ToolComp: A Multi-Tool Reasoning & Process Supervision Benchmark
Vaskar Nath, Pranav Raja, Claire Yoon, Sean Hendryx
TL;DR
ToolComp tackles the challenge of evaluating multi-step tool-use reasoning by pairing final answers with rich per-step supervision. It presents 485 human-verified prompts and 1731 per-step labels and evaluates 16 models across six families, revealing that many models struggle to achieve high accuracy. The authors compare process-supervised reward models (PRMs) to outcome-supervised reward models (ORMs) using synthetic data, finding that PRMs deliver substantial benefits in ranking trajectories (e.g., rank@1 improvements of 19% for base and 11% for fine-tuned trajectories).

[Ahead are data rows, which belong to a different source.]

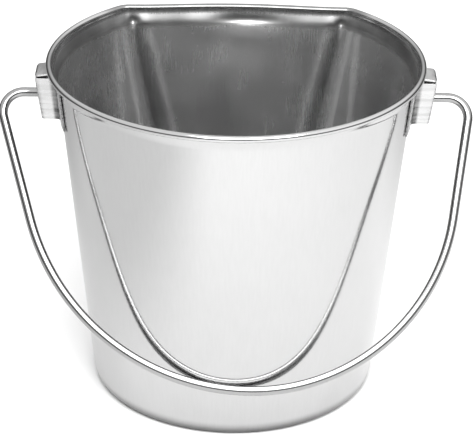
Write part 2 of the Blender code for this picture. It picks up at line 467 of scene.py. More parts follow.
# ---- shell --------------------------------------------------------------------
@dataclass
class Shell:
    """The drawn sheet: a round pail pressed flat at the back, with a rolled rim.

    Attributes:
        finish: The sheet's finish.
        sheet: Wall thickness.
        height: Z = 0 to the top of the rim.
        base_radius: Outside of the wall, drawn on down to Z = 0.
        neck_radius: Outside of the straight wall at neck_height.
        neck_height: Where neck_radius is measured.
        rim_radius: Outside of the rolled rim.
        bead: Outside radius of the rolled rim's section.
        flare_start: Height where the wall starts to swell to the rim.
        foot: Outside radius where the wall meets the base.
        curl_end: Where on its circle the rolled rim stops.
        flat: Outside of the flat back, from the axis.
        corner_top: Corner radius between flat and round at the rim.
        corner_foot: The same corner at the base.
        bow_start: Height where the flat starts to bow outwards.
        bow: How far the flat stands out at the rim.
        wave: Height of the slow waves in the flat.
        crease_z: The two heights at which a crease's X is given.
        creases: X at the upper and lower height, width, depth and added grey of each; the added
            grey is a painted highlight, or painted shade where it is below 0.
        dents: X, Z, width, height and depth of each dent near the rim.
        dent_highlight: Painted highlight added to the grey in the middle of a dent.
        arc_steps: Steps round the round wall.
        corner_steps: Steps round one corner.
        flat_steps: Steps across the flat.
    """

    finish: SteelFinish
    sheet: float = 0.0008
    height: float = 0.2345
    base_radius: float = 0.0971
    neck_radius: float = 0.1203
    neck_height: float = 0.230
    rim_radius: float = 0.127
    bead: float = 0.00225
    flare_start: float = 0.2215
    foot: float = 0.0060
    curl_end: float = math.radians(-113.0)
    flat: float = 0.0920
    corner_top: float = 0.0085
    corner_foot: float = 0.0300
    bow_start: float = 0.150
    bow: float = 0.0045
    wave: float = 0.00007
    crease_z: tuple[float, float] = (0.22, 0.06)
    creases: tuple[tuple[float, float, float, float, float], ...] = (
        (-0.0795, -0.0545, 0.0013, -0.0005, 0.90), (0.0795, 0.0525, 0.0013, -0.0005, 0.90),
        (-0.0740, -0.0440, 0.0040, 0.0005, -0.14), (0.0730, 0.0400, 0.0040, 0.0005, -0.14),
        (-0.0640, -0.0270, 0.0036, -0.0005, 0.40), (0.0650, 0.0300, 0.0036, -0.0005, 0.40),
        (0.0850, 0.0760, 0.0016, 0.0005, 0.70), (-0.0860, -0.0740, 0.0024, 0.0004, 0.30),
    )
    dents: tuple[tuple[float, float, float, float, float], ...] = (
        (0.0080, 0.2235, 0.0200, 0.0032, 0.0018),
        (-0.0730, 0.2235, 0.0026, 0.0026, 0.0015), (0.0735, 0.2230, 0.0026, 0.0026, 0.0015),
        (-0.0640, 0.2180, 0.0040, 0.0032, 0.0010), (0.0660, 0.2200, 0.0035, 0.0032, 0.0009),
    )
    dent_highlight: float = 0.42
    arc_steps: int = 220
    corner_steps: int = 22
    flat_steps: int = 84

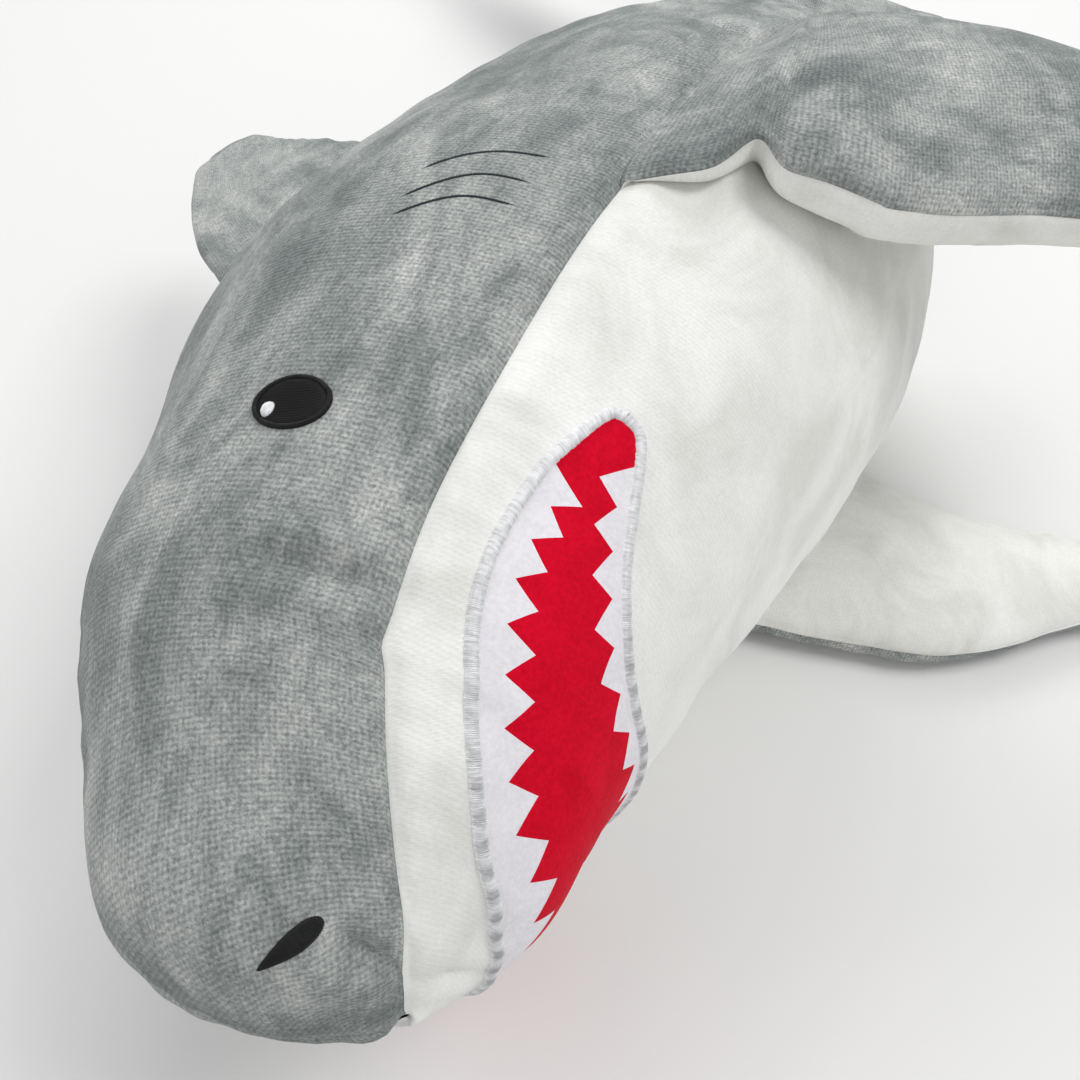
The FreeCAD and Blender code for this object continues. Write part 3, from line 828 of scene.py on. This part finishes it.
def rooted(rings, skin):
    """The left fin's rings carried on to the body, where they are sewn into its side seam."""
    line = skin[FAN_ROWS:, 0]
    girth = unit(skin[FAN_ROWS:, 1] - skin[FAN_ROWS:, -1])
    stations_along = to_shark(line)[:, 0]
    ring = rings.shape[1]
    angle = 2 * math.pi * np.arange(ring) / ring
    wanted = ROOT_FRONT + (1 - np.cos(angle)) / 2 * (ROOT_REAR - ROOT_FRONT)
    at = np.interp(wanted, stations_along, np.arange(len(line)))
    root = along(line, at) + ROOT_HALF * np.sin(angle)[:, None] * unit(along(girth, at))
    share = np.linspace(0, 1, ROOT_ROWS, endpoint=False)[:, None, None]
    rows = (1 - share) * root + share * rings[0]
    swell = np.sin(math.pi * share)
    full = ROOT_FULL * swell * np.sin(angle)[None, :, None]
    front = ((1 + np.cos(angle)) / 2)[None, :, None] ** 3
    notch = NOTCH_DEPTH * np.exp(-((share - NOTCH_AT) / NOTCH_SPAN) ** 2) * front
    valley = VALLEY_DEPTH * np.exp(-((share - VALLEY_AT) / VALLEY_SPAN) ** 2)
    valley = valley * np.exp(-((angle - VALLEY_ANGLE) / VALLEY_WIDTH) ** 2)[None, :, None]
    rows = rows + (full + ROOT_LIFT * swell * front - valley) * LEFT_FACE + notch * TAILWARD
    inside = root[None] - 5 * MM * LEFT
    return np.concatenate([inside, rows, rings])


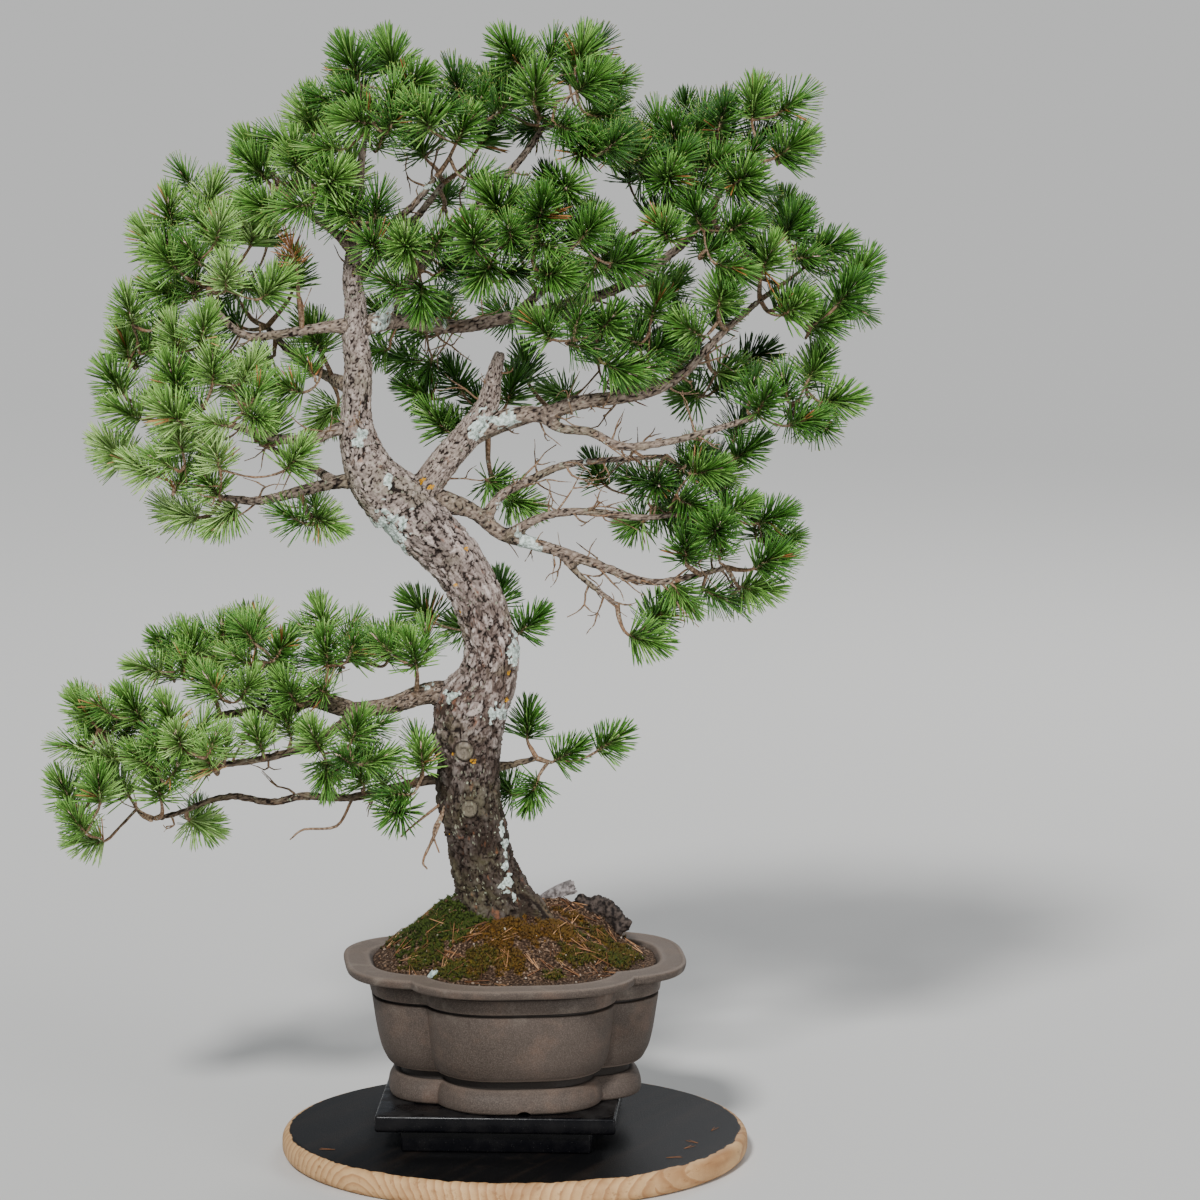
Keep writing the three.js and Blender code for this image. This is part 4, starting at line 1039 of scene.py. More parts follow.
def moss_leaf_finish():
    finish = Finish("moss_leaves", 0.75, 0.3)
    tip = finish.marked("tip")
    green = finish.mix(tip, (12, 19, 3), (66, 84, 16))
    gold = finish.mix(tip, (36, 23, 5), (116, 84, 24))
    leaf = finish.mix(finish.steps(finish.marked("moss_colour"), 0.15, 0.85), green, gold)
    finish.relief(finish.noise(finish.spot, 1500, 2), 0.1)
    return finish.done(finish.over(leaf, finish.blotches(60, 0.62, 0.1), 0.5, (74, 52, 26)))


hand_over(moss, "moss_shoots", "soil", moss_leaf_finish())

# %% Grains of baked clay
PEBBLES = 1000
BAKED_CLAY = {0.0: (52, 38, 28), 0.45: (94, 70, 50), 0.75: (128, 102, 80), 1.0: (176, 164, 148)}

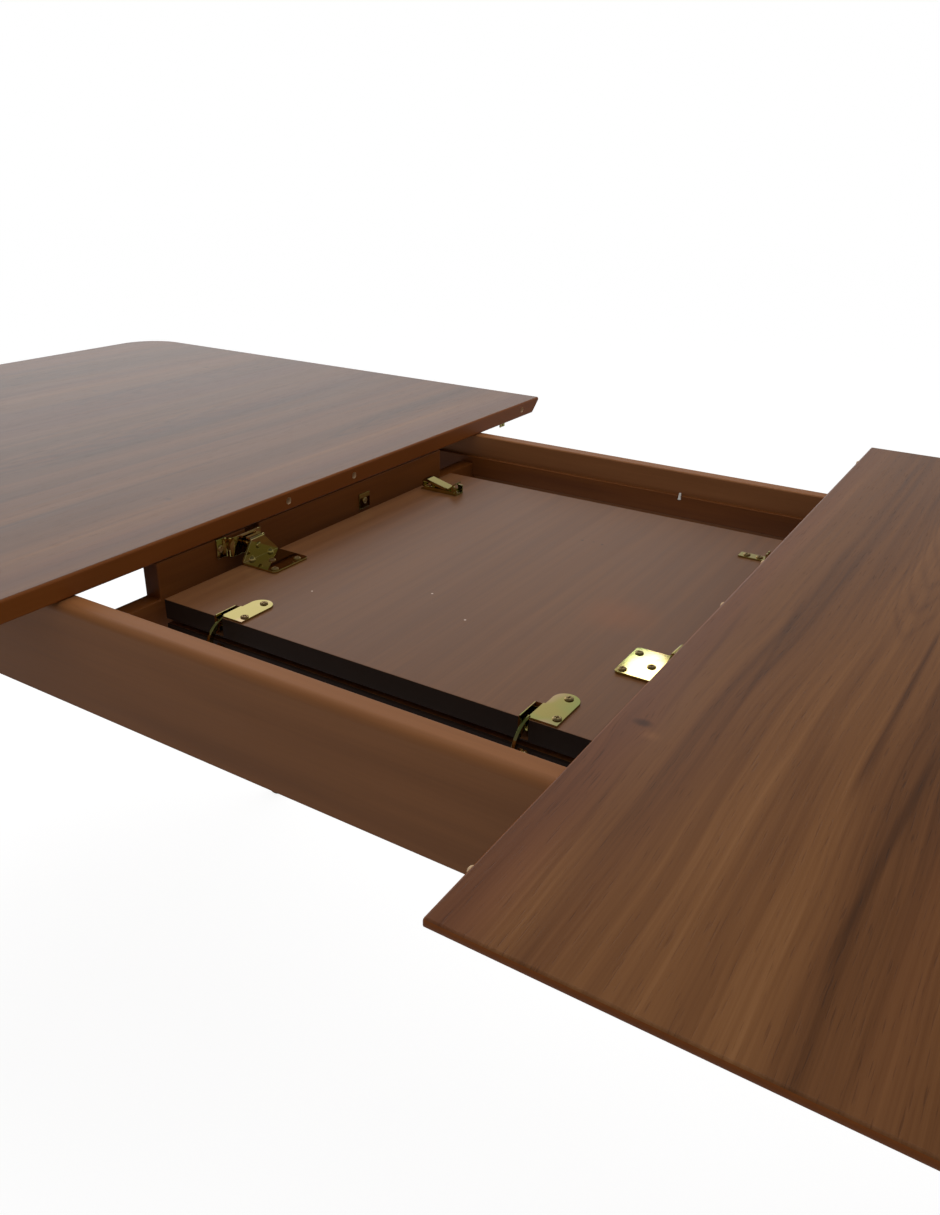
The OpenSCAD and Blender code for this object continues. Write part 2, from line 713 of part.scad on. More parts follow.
module leaf_upper() {
    color(walnut) on_upper() difference() {
        leaf_panel();
        at_each(bracket_screw_spots) screw_hole();
    }
}
module pivot_bracket_left() { color(zinc) on_upper() pivot_bracket(); }
module pivot_bracket_right() { color(zinc) on_upper() mirror([1, 0, 0]) pivot_bracket(); }
module hinges_upper() { color(zinc) on_upper() for (x = hinge_xs) hinge_leaf(x); }
module hinge_pins_upper() { color(zinc) on_upper() for (x = hinge_xs) hinge_pin(x); }
module keeper_upper() { color(zinc) on_upper() leaf_keeper(); }
module latch_base_upper() { color(zinc) on_upper() translate([-leaf_x, leaf_latch_y, 0]) latch_base(); }
module dowels_upper() { color(beech) on_upper() dowels(-leaf_x, leaf_dowel_ys, dowel_z - panel_t); }
module screws_upper() {
    color(steel) on_upper() {
        leaf_screws();
        at_each([for (p = bracket_screw_spots) p + [0, 0, bracket_t]]) screw();
    }
}
module latch_bolt_upper() { color(zinc) on_upper() translate([-leaf_x, leaf_latch_y, 0]) latch_bolt(); }
module fold_link_left() { color(zinc) fold_link(hinge_xs[0]); }
module fold_link_right() { color(zinc) fold_link(hinge_xs[1]); }

module leaf_lower() { color(walnut) on_lower() leaf_panel(); }
module hinges_lower() { color(zinc) on_lower() for (x = hinge_xs) hinge_leaf(x); }
module hinge_pins_lower() { color(zinc) on_lower() for (x = hinge_xs) hinge_pin(x); }
module keeper_lower() { color(zinc) on_lower() leaf_keeper(); }
module latch_base_lower() { color(zinc) on_lower() translate([-leaf_x, leaf_latch_y, 0]) latch_base(); }
module dowels_lower() { color(beech) on_lower() dowels(-leaf_x, leaf_dowel_ys, dowel_z - panel_t); }
module screws_lower() { color(steel) on_lower() leaf_screws(); }
module latch_bolt_lower() { color(zinc) on_lower() translate([-leaf_x, leaf_latch_y, 0]) latch_bolt(); }

apron_front();
apron_back();
apron_left();
apron_right();
leg_front_left();
leg_front_right();
leg_back_left();
leg_back_right();
leg_glides();
corner_brackets();
leg_bolts();
leg_nuts();
cross_rail_left();
cross_rail_right();
track_front();
track_back();
track_pegs();
pivot_support_left();
pivot_support_right();
pivot_pins();
rail_plates();
frame_screws();
apron_pads();
top_left();
runner_left_front();
runner_left_back();
clips_left();
keepers_left();
screws_left();
top_right();
runner_right_front();
runner_right_back();
clips_right();
latch_bases_right();
dowels_right();
screws_right();
latch_bolt_front();
latch_bolt_back();
leaf_upper();
pivot_bracket_left();
pivot_bracket_right();
hinges_upper();
hinge_pins_upper();
keeper_upper();
latch_base_upper();
dowels_upper();
screws_upper();
latch_bolt_upper();
fold_link_left();
fold_link_right();
leaf_lower();
hinges_lower();
hinge_pins_lower();
keeper_lower();
latch_base_lower();
dowels_lower();
screws_lower();
latch_bolt_lower();
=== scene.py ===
import json
import math
import bmesh
import bpy
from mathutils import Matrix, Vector


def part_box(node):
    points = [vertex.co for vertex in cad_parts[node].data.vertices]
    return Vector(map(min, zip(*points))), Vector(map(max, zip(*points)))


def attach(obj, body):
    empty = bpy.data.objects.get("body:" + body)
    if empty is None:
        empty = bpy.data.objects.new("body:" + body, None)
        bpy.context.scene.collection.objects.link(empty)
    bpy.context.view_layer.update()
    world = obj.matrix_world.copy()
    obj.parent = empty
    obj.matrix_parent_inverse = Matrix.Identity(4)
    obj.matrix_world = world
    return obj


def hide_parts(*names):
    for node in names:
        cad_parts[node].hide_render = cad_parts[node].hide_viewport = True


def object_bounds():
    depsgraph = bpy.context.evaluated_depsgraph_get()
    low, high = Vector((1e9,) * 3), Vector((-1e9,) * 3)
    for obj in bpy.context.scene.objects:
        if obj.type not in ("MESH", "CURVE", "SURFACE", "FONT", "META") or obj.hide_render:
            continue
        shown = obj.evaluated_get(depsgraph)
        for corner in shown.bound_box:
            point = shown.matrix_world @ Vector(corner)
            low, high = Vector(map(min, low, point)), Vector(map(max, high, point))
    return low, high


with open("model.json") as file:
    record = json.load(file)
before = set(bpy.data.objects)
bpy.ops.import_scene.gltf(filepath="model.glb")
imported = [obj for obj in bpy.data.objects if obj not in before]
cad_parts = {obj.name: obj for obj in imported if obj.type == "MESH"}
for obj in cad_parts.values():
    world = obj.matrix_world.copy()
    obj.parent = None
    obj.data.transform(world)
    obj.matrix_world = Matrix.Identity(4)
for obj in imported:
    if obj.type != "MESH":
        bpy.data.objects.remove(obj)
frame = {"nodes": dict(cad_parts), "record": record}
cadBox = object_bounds()
nodes = frame["nodes"]
bodies = frame["record"]["behaviour"]["bodies"]
bodyOf = {node: body for body, members in bodies.items() for node in members}
mm = 0.001
print("frame loaded:", len(nodes), "nodes")


class Wire:  # one socket of a node tree; arithmetic on it adds Math nodes
    def __init__(self, tree, socket):
        self.tree = tree
        self.socket = socket

    def make(self, kind, settings=None, sockets=None, out=0):  # any node: type, settings, sockets
        made = self.tree.nodes.new("ShaderNode" + kind)
        for name, value in (settings or {}).items():
            if name == "stops":
                setStops(made.color_ramp, value)
            else:
                setattr(made, name, value)
        for name, value in (sockets or {}).items():
            if isinstance(value, Wire):
                self.tree.links.new(value.socket, made.inputs[name])
            else:
                made.inputs[name].default_value = value
        return Wire(self.tree, made.outputs[out]) if len(made.outputs) else None

    def calc(self, operation, *values):
        return self.make("Math", {"operation": operation}, dict(enumerate(values)))

    def __add__(self, other):
        return self.calc("ADD", self, other)

    def __radd__(self, other):
        return self.calc("ADD", other, self)

    def __sub__(self, other):
        return self.calc("SUBTRACT", self, other)

    def __rsub__(self, other):
        return self.calc("SUBTRACT", other, self)

    def __mul__(self, other):
        return self.calc("MULTIPLY", self, other)

    def __rmul__(self, other):
        return self.calc("MULTIPLY", other, self)

    def __truediv__(self, other):
        return self.calc("DIVIDE", self, other)

    def __rtruediv__(self, other):
        return self.calc("DIVIDE", other, self)

    def __pow__(self, other):
        return self.calc("POWER", self, other)

    def __abs__(self):
        return self.calc("ABSOLUTE", self)

    def root(self):
        return self.calc("SQRT", self)

    def wave(self):  # 0 to 1 and back for each whole step of the wire
        return self.calc("SINE", self * (2 * math.pi)) * 0.5 + 0.5

    def axis(self, index):
        return self.make("SeparateXYZ", {}, {0: self}, out=index)

    def step(self, low, high):  # smooth 0 to 1 between two values
        return self.make("MapRange", {"interpolation_type": "SMOOTHSTEP"},
                         {"Value": self, "From Min": low, "From Max": high})

    def blend(self, first, second):  # two colours mixed by this wire
        return self.make("Mix", {"data_type": "RGBA"}, {0: self, 6: first, 7: second}, out=2)

    def tint(self, amount, colour):  # this colour multiplied by another, as far as amount says
        return self.make("Mix", {"data_type": "RGBA", "blend_type": "MULTIPLY"},
                         {0: amount, 6: self, 7: (*colour, 1.0)}, out=2)

    def ramp(self, stops):
        return self.make("ValToRGB", {"stops": stops}, {0: self})

    def noise(self, scale, detail=2.0, roughness=0.5):
        spread = self.make("VectorMath", {"operation": "MULTIPLY"}, {0: self, 1: scale})
        return self.make("TexNoise", {}, {"Vector": spread, "Scale": 1.0, "Detail": detail,
                                          "Roughness": roughness})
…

By demonstrating stronger generalization and scalability for PRMs and providing a detailed benchmark and open-source plan, ToolComp advances evaluation and training for robust, multi-tool AI systems.
Abstract
Despite recent advances in AI, the development of systems capable of executing complex, multi-step reasoning tasks involving multiple tools remains a significant challenge. Current benchmarks fall short in capturing the real-world complexity of tool-use reasoning, where verifying the correctness of not only the final answer but also the intermediate steps is important for evaluation, development, and identifying failures during inference time. To bridge this gap, we introduce ToolComp, a comprehensive benchmark designed to evaluate multi-step tool-use reasoning. ToolComp is developed through a collaboration between models and human annotators, featuring human-edited/verified prompts, final answers, and process supervision labels, allowing for the evaluation of both final outcomes and intermediate reasoning. Evaluation across six different model families demonstrates the challenging nature of our dataset, with the majority of models achieving less than 50% accuracy. Additionally, we generate synthetic training data to compare the performance of outcome-supervised reward models (ORMs) with process-supervised reward models (PRMs) to assess their ability to improve complex tool-use reasoning as evaluated by ToolComp. Our results show that PRMs generalize significantly better than ORMs, achieving a 19% and 11% improvement in rank@1 accuracy for ranking base and fine-tuned model trajectories, respectively. These findings highlight the critical role of process supervision in both the evaluation and training of AI models, paving the way for more robust and capable systems in complex, multi-step tool-use tasks.